> [WHAT IS ASKED] In full and without alteration, repeat the material.

> [DATA EXCERPT]
====================

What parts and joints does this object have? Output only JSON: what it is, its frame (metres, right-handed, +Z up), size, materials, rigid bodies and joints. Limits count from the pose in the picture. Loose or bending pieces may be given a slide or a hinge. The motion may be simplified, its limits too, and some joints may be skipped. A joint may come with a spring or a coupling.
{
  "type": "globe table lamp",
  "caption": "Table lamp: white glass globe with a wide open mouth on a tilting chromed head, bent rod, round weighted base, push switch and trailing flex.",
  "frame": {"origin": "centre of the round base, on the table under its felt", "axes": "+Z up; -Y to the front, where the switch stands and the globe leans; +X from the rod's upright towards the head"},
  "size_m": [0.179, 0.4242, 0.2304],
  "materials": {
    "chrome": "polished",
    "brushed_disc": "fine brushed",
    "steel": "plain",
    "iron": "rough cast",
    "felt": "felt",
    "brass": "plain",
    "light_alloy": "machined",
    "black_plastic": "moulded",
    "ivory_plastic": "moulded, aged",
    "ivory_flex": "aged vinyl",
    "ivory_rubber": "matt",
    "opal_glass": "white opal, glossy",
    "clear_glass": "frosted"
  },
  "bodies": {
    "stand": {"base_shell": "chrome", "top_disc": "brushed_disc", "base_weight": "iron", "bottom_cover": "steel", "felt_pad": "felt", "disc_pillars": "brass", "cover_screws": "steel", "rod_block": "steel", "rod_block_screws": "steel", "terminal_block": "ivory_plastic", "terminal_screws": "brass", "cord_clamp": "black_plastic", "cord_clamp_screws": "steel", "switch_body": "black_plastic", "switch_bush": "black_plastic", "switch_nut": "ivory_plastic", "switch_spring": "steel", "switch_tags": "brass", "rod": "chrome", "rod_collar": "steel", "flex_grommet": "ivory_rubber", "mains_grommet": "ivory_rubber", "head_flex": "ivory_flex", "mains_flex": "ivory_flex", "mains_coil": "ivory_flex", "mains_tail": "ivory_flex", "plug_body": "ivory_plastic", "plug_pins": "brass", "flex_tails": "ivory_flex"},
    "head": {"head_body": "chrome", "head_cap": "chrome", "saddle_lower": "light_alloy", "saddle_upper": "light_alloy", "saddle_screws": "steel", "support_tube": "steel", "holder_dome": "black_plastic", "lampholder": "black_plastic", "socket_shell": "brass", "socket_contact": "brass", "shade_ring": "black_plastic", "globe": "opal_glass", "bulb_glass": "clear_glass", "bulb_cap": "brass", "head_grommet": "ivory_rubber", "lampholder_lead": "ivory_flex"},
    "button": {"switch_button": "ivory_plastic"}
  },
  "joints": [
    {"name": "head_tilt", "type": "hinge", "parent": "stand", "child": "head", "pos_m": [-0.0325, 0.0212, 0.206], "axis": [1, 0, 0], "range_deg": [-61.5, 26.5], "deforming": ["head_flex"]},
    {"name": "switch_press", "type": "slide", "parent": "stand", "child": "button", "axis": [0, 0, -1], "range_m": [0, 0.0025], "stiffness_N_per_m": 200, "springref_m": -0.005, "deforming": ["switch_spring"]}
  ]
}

====================

> [FINISHED ANSWER]
What parts and joints does this object have? Output only JSON: what it is, its frame (metres, right-handed, +Z up), size, materials, rigid bodies and joints. Limits count from the pose in the picture. Loose or bending pieces may be given a slide or a hinge. The motion may be simplified, its limits too, and some joints may be skipped. A joint may come with a spring or a coupling.
{
  "type": "globe table lamp",
  "caption": "Table lamp: white glass globe with a wide open mouth on a tilting chromed head, bent rod, round weighted base, push switch and trailing flex.",
  "frame": {"origin": "centre of the round base, on the table under its felt", "axes": "+Z up; -Y to the front, where the switch stands and the globe leans; +X from the rod's upright towards the head"},
  "size_m": [0.179, 0.4242, 0.2304],
  "materials": {
    "chrome": "polished",
    "brushed_disc": "fine brushed",
    "steel": "plain",
    "iron": "rough cast",
    "felt": "felt",
    "brass": "plain",
    "light_alloy": "machined",
    "black_plastic": "moulded",
    "ivory_plastic": "moulded, aged",
    "ivory_flex": "aged vinyl",
    "ivory_rubber": "matt",
    "opal_glass": "white opal, glossy",
    "clear_glass": "frosted"
  },
  "bodies": {
    "stand": {"base_shell": "chrome", "top_disc": "brushed_disc", "base_weight": "iron", "bottom_cover": "steel", "felt_pad": "felt", "disc_pillars": "brass", "cover_screws": "steel", "rod_block": "steel", "rod_block_screws": "steel", "terminal_block": "ivory_plastic", "terminal_screws": "brass", "cord_clamp": "black_plastic", "cord_clamp_screws": "steel", "switch_body": "black_plastic", "switch_bush": "black_plastic", "switch_nut": "ivory_plastic", "switch_spring": "steel", "switch_tags": "brass", "rod": "chrome", "rod_collar": "steel", "flex_grommet": "ivory_rubber", "mains_grommet": "ivory_rubber", "head_flex": "ivory_flex", "mains_flex": "ivory_flex", "mains_coil": "ivory_flex", "mains_tail": "ivory_flex", "plug_body": "ivory_plastic", "plug_pins": "brass", "flex_tails": "ivory_flex"},
    "head": {"head_body": "chrome", "head_cap": "chrome", "saddle_lower": "light_alloy", "saddle_upper": "light_alloy", "saddle_screws": "steel", "support_tube": "steel", "holder_dome": "black_plastic", "lampholder": "black_plastic", "socket_shell": "brass", "socket_contact": "brass", "shade_ring": "black_plastic", "globe": "opal_glass", "bulb_glass": "clear_glass", "bulb_cap": "brass", "head_grommet": "ivory_rubber", "lampholder_lead": "ivory_flex"},
    "button": {"switch_button": "ivory_plastic"}
  },
  "joints": [
    {"name": "head_tilt", "type": "hinge", "parent": "stand", "child": "head", "pos_m": [-0.0325, 0.0212, 0.206], "axis": [1, 0, 0], "range_deg": [-61.5, 26.5], "deforming": ["head_flex"]},
    {"name": "switch_press", "type": "slide", "parent": "stand", "child": "button", "axis": [0, 0, -1], "range_m": [0, 0.0025], "stiffness_N_per_m": 200, "springref_m": -0.005, "deforming": ["switch_spring"]}
  ]
}